一読の価値あり「その日のまえに」
余命を宣告された主婦と夫、子供の「その日のまえ」「その日」「その日のあと」が淡々と描かれています。その前の4つの短編もそれぞれの「その日」を感じさせるものです。私は約2ヵ月の病院生活から退院した頃、この小説を読みました。「その日」を迎えるのが自分のことのように思え、ただただ号泣で読んでました。
残される子供はどうなるのだろう? まだまだ成長を見ていたいのに。どんな素敵な大人になるのかしら。まだまだ伝えたいことがいっぱいあるのに。子供にも夫にも、私の笑顔を残せるように、いっぱい思い出を作りたいのに……。
昨日、読み返して見ました。子供も成人し、私も元気に生活している今は冷静に客観的に読めますが、それでも涙腺が緩んでしまうことに変わりありません。感じ方は読者の年齢、立場によって様々だとは思いますが、絶対、一読の価値ありです。
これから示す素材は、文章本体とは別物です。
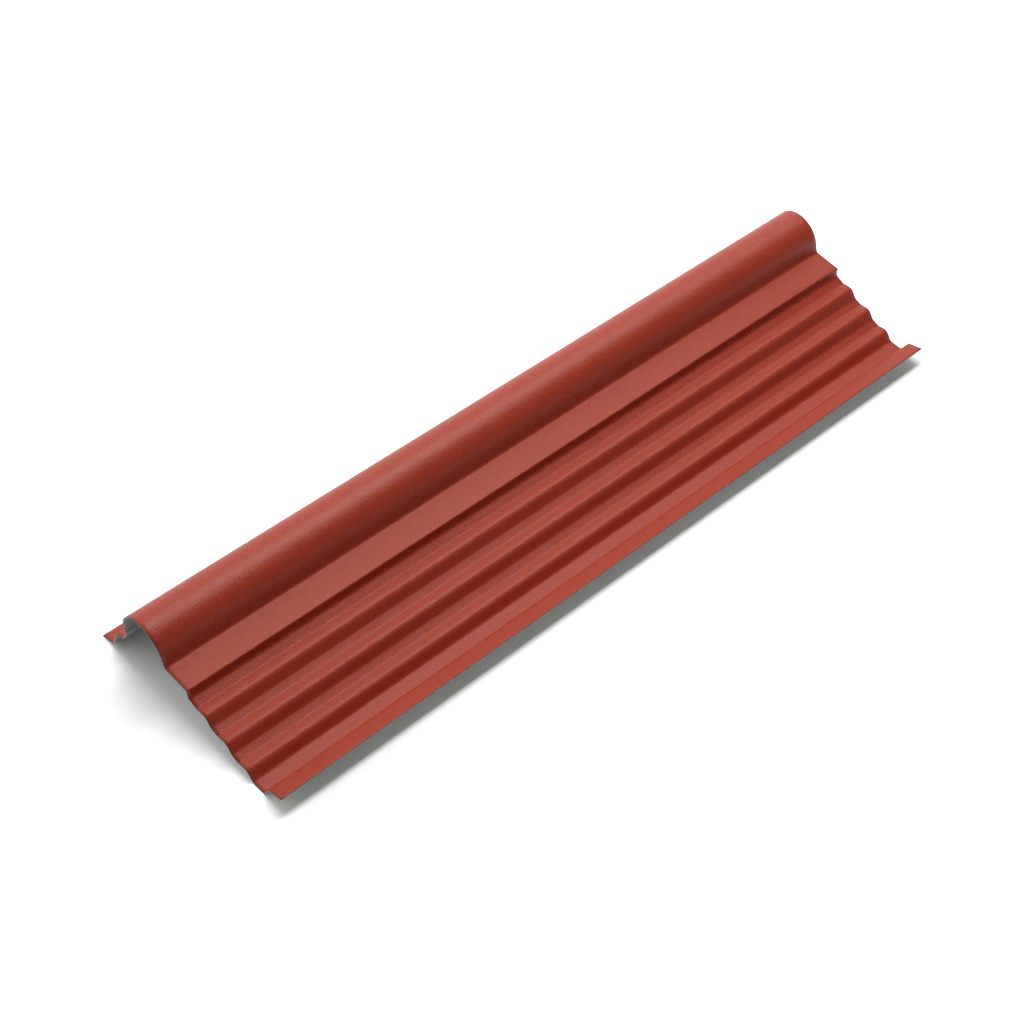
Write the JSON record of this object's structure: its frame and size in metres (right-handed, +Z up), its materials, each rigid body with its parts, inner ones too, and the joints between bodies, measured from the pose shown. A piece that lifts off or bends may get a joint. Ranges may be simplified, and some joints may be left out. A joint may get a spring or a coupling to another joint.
{
  "type": "roof hip capping",
  "caption": "Long roof capping of thin red coated steel sheet: a half-round roll between a short stepped edge and a wide fluted side with a turned-out lip.",
  "frame": {"origin": "on the floor, under the middle of the capping's bounding box", "axes": "+X along the length, -Y towards the fluted side, +Z up as the piece lies on a level floor"},
  "size_m": [0.91, 0.2798, 0.0894],
  "materials": {
    "coated_steel": "matte brick-red coat with a fine grain on the weather face, grey coat underneath"
  },
  "bodies": {
    "root": {"capping_sheet": "coated_steel"}
  },
  "joints": []
}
そして思うのは「その日」は予告なく突然やってくるかもしれないのです。今日が「その日のまえ」かもしれないのです。あらためて悔いのない日々を送らなくては、と思います。
今朝、主人に「いってらっしゃい」をいいながら、思わずハイタッチをしてしまったのは、「今日も一日元気でね。いつもありがとう。」の気持ちがこもっていたのかもしれません。